Supervised Initialization in ML

Updated 22 November 2025

Supervised initialization is a parameter-setting strategy that leverages labeled data to shape model gradients and enhance performance.
Techniques such as contrastive clustering, meta-learning, and analytical layer fusion enable faster convergence and improved robustness.
Empirical results demonstrate reduced gradient steps and enhanced accuracy across diverse architectures including CNNs, RNNs, and tensorized models.

Supervised initialization is a family of techniques in machine learning and neural network optimization where model parameters are set using explicit supervision or data-derived solutions, as opposed to purely random, heuristic, or unsupervised schemes. The supervised signals can originate from ground-truth labels, auxiliary pretraining, meta-learning on supervised tasks, knowledge distillation from teacher models, or label-aware feature clustering. Across architectures—deep feedforward, convolutional, recurrent, tensorized, or scientific models—supervised initialization aims to shape the parameter landscape to accelerate convergence, improve generalization, and overcome the pathologies associated with ill-posed or random initializations.

1. Theoretical Motivation and General Principles

Supervised initialization leverages available labeled data, surrogate predictors, or known solutions to craft parameter settings that encode task-relevant structure. The rationale is grounded in the nonconvexity and multiplicity of poor local minima or plateaus in deep learning optimization.

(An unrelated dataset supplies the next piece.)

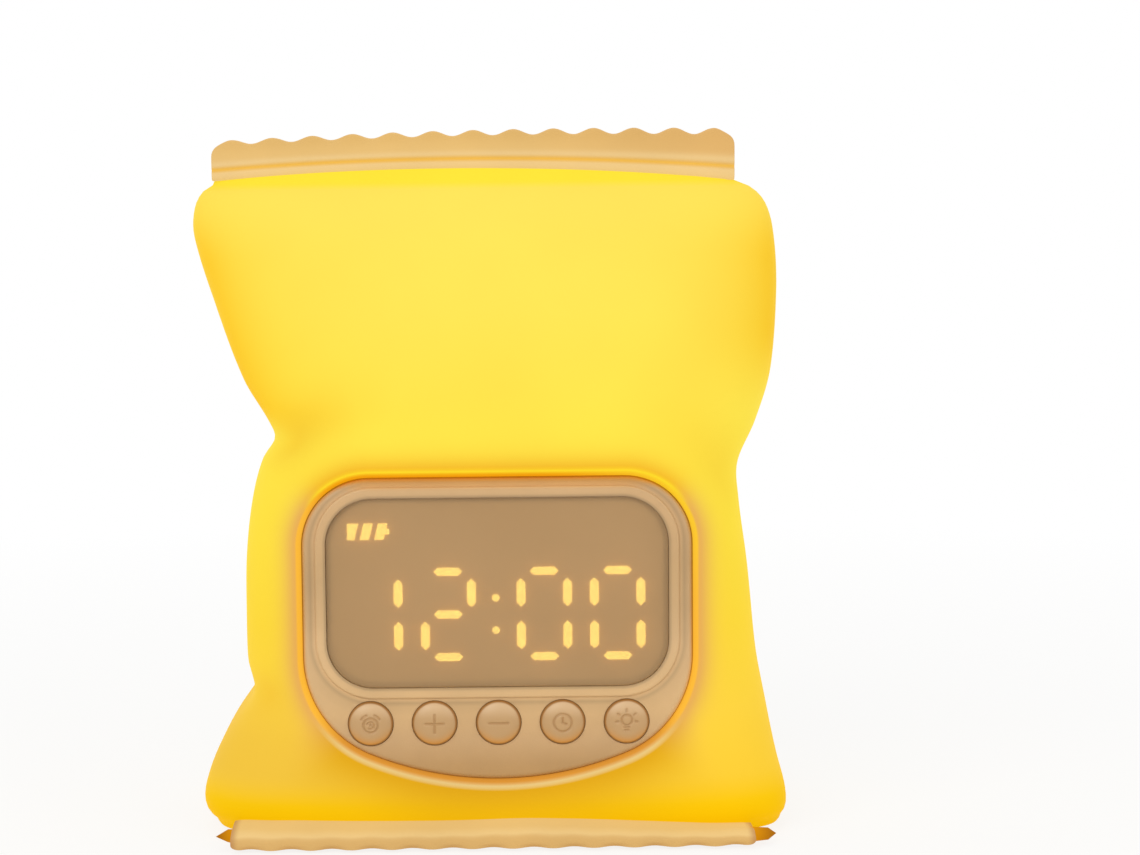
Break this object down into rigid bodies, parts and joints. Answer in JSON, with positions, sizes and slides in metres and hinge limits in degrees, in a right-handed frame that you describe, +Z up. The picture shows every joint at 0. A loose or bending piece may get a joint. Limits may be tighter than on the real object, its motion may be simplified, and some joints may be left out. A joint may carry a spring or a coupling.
{
  "type": "kids alarm clock with night light",
  "caption": "Pillow-shaped silicone bag lamp with crimped top and bottom strips, a lit digital clock face, a row of push buttons and a screwed base with a charging port.",
  "frame": {"origin": "on the table under the middle of the body", "axes": "+Z up, the clock faces -Y, +X is to the right seen from the front"},
  "size_m": [0.1371, 0.0854, 0.1609],
  "materials": {
    "silicone": "translucent warm yellow silicone, satin",
    "strip_plastic": "moulded beige plastic, fine matt",
    "bezel_plastic": "moulded beige plastic, fine matt",
    "lens_acrylic": "tinted diffusing acrylic, satin",
    "lit_segment": "lit warm white segment",
    "display_plastic": "moulded plastic, matt",
    "white_plastic": "moulded white plastic, matt",
    "diffuser_plastic": "frosted white polycarbonate",
    "foot_rubber": "moulded rubber, matt",
    "screw_steel": "zinc plated steel",
    "bracket_steel": "pressed steel",
    "board_green": "glass fibre board with green mask",
    "board_white": "aluminium board with white mask",
    "chip_black": "moulded package, matt",
    "light_chip": "phosphor filled light package",
    "port_steel": "nickel plated steel",
    "cell_sleeve": "shrink sleeve over a steel can",
    "magnet_steel": "nickel plated magnet",
    "cone_paper": "pressed paper, matt",
    "lead_red": "insulated wire",
    "lead_white": "insulated wire"
  },
  "bodies": {
    "root": {"silicone_bag": "silicone", "top_crimp_strip": "strip_plastic", "bottom_crimp_strip": "strip_plastic", "rubber_feet": "foot_rubber", "base_cover": "bezel_plastic", "base_screws": "screw_steel", "base_tray": "white_plastic", "clock_bezel": "bezel_plastic", "display_lens": "lens_acrylic", "display_block": "display_plastic", "display_segments": "lit_segment", "clock_board": "board_green", "clock_board_parts": "chip_black", "switch_cases": "chip_black", "clock_case": "white_plastic", "clock_case_screws": "screw_steel", "clock_bracket": "bracket_steel", "bracket_screws": "screw_steel", "lamp_post": "white_plastic", "post_screws": "screw_steel", "light_board": "board_white", "light_board_screws": "screw_steel", "light_chips": "light_chip", "light_diffuser": "diffuser_plastic", "battery_cell": "cell_sleeve", "battery_clip": "white_plastic", "battery_clip_screw": "screw_steel", "speaker_frame": "magnet_steel", "speaker_cone": "cone_paper", "speaker_magnet": "magnet_steel", "charging_board": "board_green", "charging_board_screws": "screw_steel", "charging_board_parts": "chip_black", "usb_c_shell": "port_steel", "usb_c_tongue": "chip_black", "port_surround": "bezel_plastic", "battery_leads": "lead_red", "light_leads": "lead_white", "clock_leads": "lead_white", "speaker_leads": "lead_red"},
    "alarm_key": {"alarm_button": "bezel_plastic", "alarm_switch_plunger": "white_plastic"},
    "plus_key": {"plus_button": "bezel_plastic", "plus_switch_plunger": "white_plastic"},
    "minus_key": {"minus_button": "bezel_plastic", "minus_switch_plunger": "white_plastic"},
    "clock_key": {"clock_button": "bezel_plastic", "clock_switch_plunger": "white_plastic"},
    "light_key": {"light_button": "bezel_plastic", "light_switch_plunger": "white_plastic"}
  },
  "joints": [
    {"name": "alarm_press", "type": "slide", "parent": "root", "child": "alarm_key", "axis": [0, 1, 0], "range_m": [0, 0.0006], "stiffness_N_per_m": 1500},
    {"name": "plus_press", "type": "slide", "parent": "root", "child": "plus_key", "axis": [0, 1, 0], "range_m": [0, 0.0006], "stiffness_N_per_m": 1500},
    {"name": "minus_press", "type": "slide", "parent": "root", "child": "minus_key", "axis": [0, 1, 0], "range_m": [0, 0.0006], "stiffness_N_per_m": 1500},
    {"name": "clock_press", "type": "slide", "parent": "root", "child": "clock_key", "axis": [0, 1, 0], "range_m": [0, 0.0006], "stiffness_N_per_m": 1500},
    {"name": "light_press", "type": "slide", "parent": "root", "child": "light_key", "axis": [0, 1, 0], "range_m": [0, 0.0006], "stiffness_N_per_m": 1500}
  ]
}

Random initialization, though analysis-friendly, often positions the weights in high-error or uninformative regimes, especially in shallow/deep mismatch (student–teacher) cases, highly structured input domains, or problems requiring rapid adaptation from limited labeled data.

Supervised initialization circumvents these issues by either:

Meticulously pretraining model modules with supervised objectives (e.g., contrastive clustering, cross-entropy minimization, MSE autoencoding).
Solving data-driven statistical equations (e.g., layer fusion for mean-square error-optimal mappings).
Using meta-parameter updates derived from distributions over labeled tasks to obtain globally effective starting points (as in meta-learning).

Empirical and theoretical results from the literature consistently demonstrate that such initialization methods reduce the effective number of gradient steps needed for a given generalization threshold, improve robustness to overfitting, and can mitigate noise sensitivity or class imbalance (Pan et al., 2022, Liu et al., 2021, Vandereycken et al., 2022, Ienco et al., 2019, Ghods et al., 2020, Coto-Jimenez, 2019).

2. Methodologies and Algorithmic Frameworks

Supervised initialization strategies are instantiated in diverse methodological frameworks depending on architecture and domain:

a. Label-Aware Feature Pre-Clustering

Contrastive Initialization (COIN) first adapts a self-supervised feature backbone to downstream data using the supervised contrastive loss:

$L_{sn} = -\frac{1}{n} \sum_{i=1}^n \frac{1}{|P(i)|} \sum_{j\in P(i)} \log \frac{\exp(v_i \cdot v_j / T)}{\sum_{k\in A(i)} \exp(v_i \cdot v_k / T)}$

with $P(i)$ denoting same-class (positive) pairs and $A(i)$ all negatives. This ‘semantic initialization’ replaces direct cross-entropy fine-tuning, effectively re-localizing embedding clusters by class before linear decision layers are introduced (Pan et al., 2022).

b. Meta-Learned Initialization via Task Distributions

The New Reptile (NRP) approach meta-learns initial parameters by minimizing the expected supervised loss on a distribution of labeled PDE tasks:

Inner update for each task (k steps of SGD on task-specific supervised loss).
Outer update (Reptile rule): $\theta \leftarrow \theta + \beta(\bar{\theta}' - \theta)$ , where $\bar{\theta}'$ is the average adapted parameter after k steps across a batch of tasks. This produces a $\theta^*$ rapidly adaptable to new task instantiations, especially when one-step or few-step generalization is needed (Liu et al., 2021).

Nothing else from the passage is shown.